10 Replies to “easter in review”

  1. The last sentences of the last paragraph were Easter in an eggshell (‘nutshell’ remade to be more Eastery (how would you type that??))

  2. The church I used to attend had this DARLING older couple named Bezell (pronounced “BEE-zel”) and Marvelle (pronounced “MAR-vell”). Bezell and Marvelle. How could they have NOT gotten married?

  3. I am so glad that you could allow yourself to be “in the moment” with your Mom. Incredibly generous of you to point out the good things… it is so easy to slip into focusing on the negative. Recently, I have somehow “discovered” that the only control I have in this life is choosing how to respond to things. (which is really hard for me, cause I am such a control freak!!) You inspire me in more ways than you will ever know, Tracey.

  4. /Embracing Jesus as my savior does not include embracing Kirk Cameron as an actor worth watching or, frankly, that would be a dealbreaker for me./

    Ha. Amen, sista! He’s a monumentally bad actor, right? I haven’t seen Fireproof, but every person I know who’s seen it LOVED it. Which makes me think I’ll hate it. I must remember to add it to my Netflix list.
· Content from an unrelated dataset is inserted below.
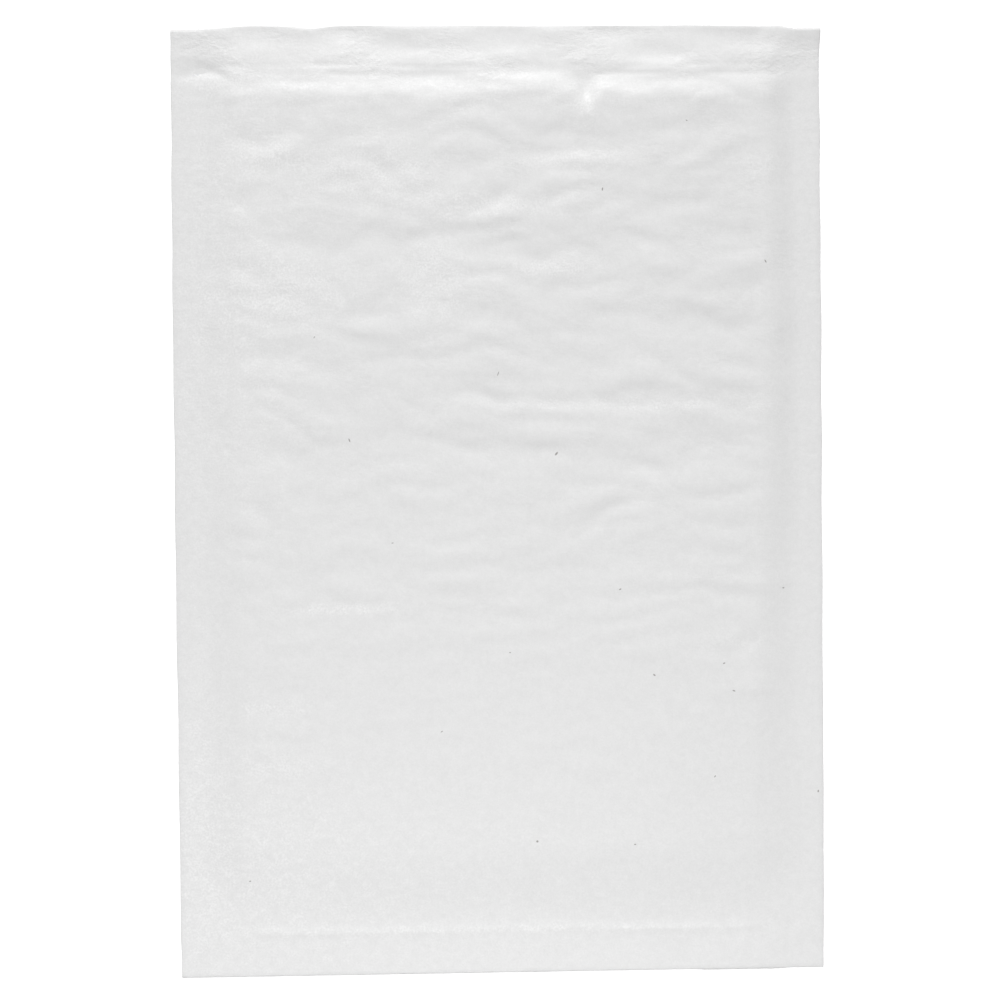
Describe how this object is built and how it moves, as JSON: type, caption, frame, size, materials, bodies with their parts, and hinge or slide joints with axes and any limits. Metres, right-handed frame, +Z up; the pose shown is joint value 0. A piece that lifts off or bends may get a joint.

    /I literally felt grace hanging in the air. Healing things./
    I love this. And this:
    /Don’t you know, dear pippa, that that’s what heaven is for? That that’s what Jesus is ultimately about? That that’s why he died and rose again? To someday make everything right. To fill in all our gaps. To free all our bound places. To make us whole./

    I love you, tracey.

  5. Much to my parents chagrin I will not see Fireproof. Much for the reasons you’ve stated.

    As a Settler nerd myself all I can say is hoard that ORE! And you are right, the fun isn’t always inherent in the game but what the game brings out.

    That last paragraph… wow… I got tingles.

  6. That was very moving for me to read.

    What a journey you have had with this tracey, and will continue to have.

    Beautifully said.

    (Oh, and Kirk Cameron is not only a terrible actor but so suffused with self-righteousness that I find it difficult to even look at him directly.)

  7. Lisa — Bezell and Marvelle! Perfect little names! Hahahaha.

    beth — I’m in tears over what you said. Seriously. I don’t know what to say … just thank you. You’re so good to me. And you are SO right. Pretty much all we control is how we respond to things. (That is a HUGE struggle for me.)

    sarahk — I love you too, hon. I truly do.

    Brian — I thought of you on Easter during the Catan Conundrum. I remembered you mentioning the game to me a few months back, so I sat there, all wistfully, thinking, “If only BRIAN were here, he could save us all.” Honestly, we really needed a Savior of Catan. We were hopeless.

    sheila — /I find it difficult to even look at him directly/

    Now I have a dream to rent Fireproof with you someday so I can watch YOU watch the movie sideways or through your fingers. Hahahahahaha! Don’t look at him directly! You will turn to stone!

  8. Brian’s parents mentioned “Fireproof” on Easter too. “You MUST see it!” Blah, blah, blah. Sorry, can’t go there.

    “Honestly, we really needed a Savior of Catan.” Hahaha! Usually the first time you play, especially if you play with someone who thinks they know how to play, you do need a savior!